The theme shows that home is often built through people who make safety active, visible, and shared.

Identity, Secrecy, and the Need to Be Seen

Beck’s life as a closeted professional goalie creates a painful split between public success and private loneliness. On the ice, he is measured by performance, discipline, and results, but away from hockey he longs to be recognized as his whole self.

His partial alias with the Stickhandlers gives him temporary freedom, yet it also shows how much of himself he has learned to hide. Forest becomes important because he sees Beck not only as an athlete, but as a person who wants tenderness, attention, and a place to belong.

At the same time, Beck’s desire to be claimed publicly is not vanity; it is a need to stop feeling like someone’s secret.
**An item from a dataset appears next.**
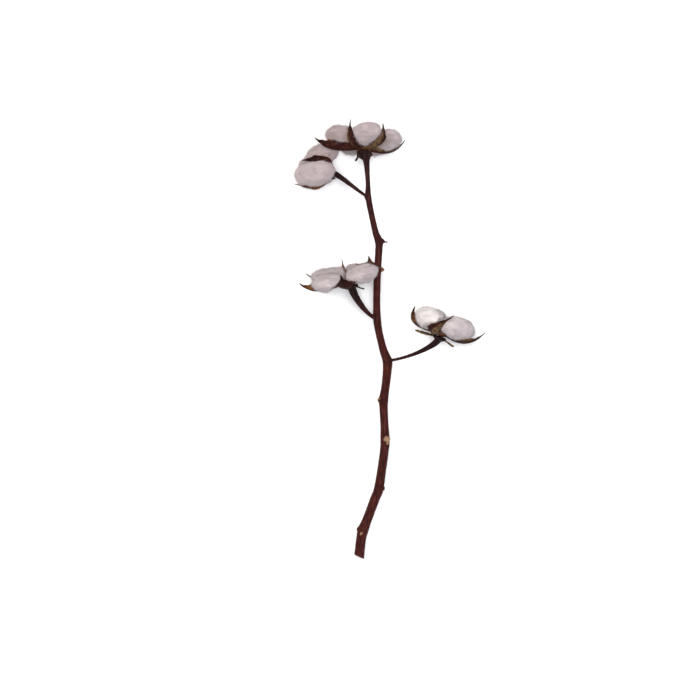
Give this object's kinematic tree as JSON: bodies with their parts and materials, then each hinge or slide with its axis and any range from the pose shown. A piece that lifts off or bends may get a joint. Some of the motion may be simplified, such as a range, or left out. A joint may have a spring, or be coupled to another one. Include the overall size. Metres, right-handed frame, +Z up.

Forest’s eventual public apology and open acceptance carry emotional weight because they answer Beck’s deepest fear.

The theme argues that love cannot fully thrive when one person is visible only in private.

Ambition, Confidence, and Emotional Renewal

Beck’s hockey career improves when his emotional life begins to change, suggesting that confidence is not only professional but deeply personal. Before meeting Forest more fully, Beck is talented but uncertain, lonely, and disconnected from the joy that once made him strong in goal.

His time with the Stickhandlers, Forest’s attention, and Coach Powers’s encouragement help him remember that pressure does not have to erase pleasure. His rise from minor-league uncertainty to NHL opportunity is not treated as a simple sports triumph.

It is tied to his growing belief that he deserves both success and love. Forest’s journey mirrors this in a quieter way.

He must learn that responsibility, fatherhood, and financial stress do not disqualify him from happiness. Both men renew their confidence by being seen clearly by someone else.

The theme presents ambition not as escape from emotional need, but as something strengthened by connection, support, and self-acceptance.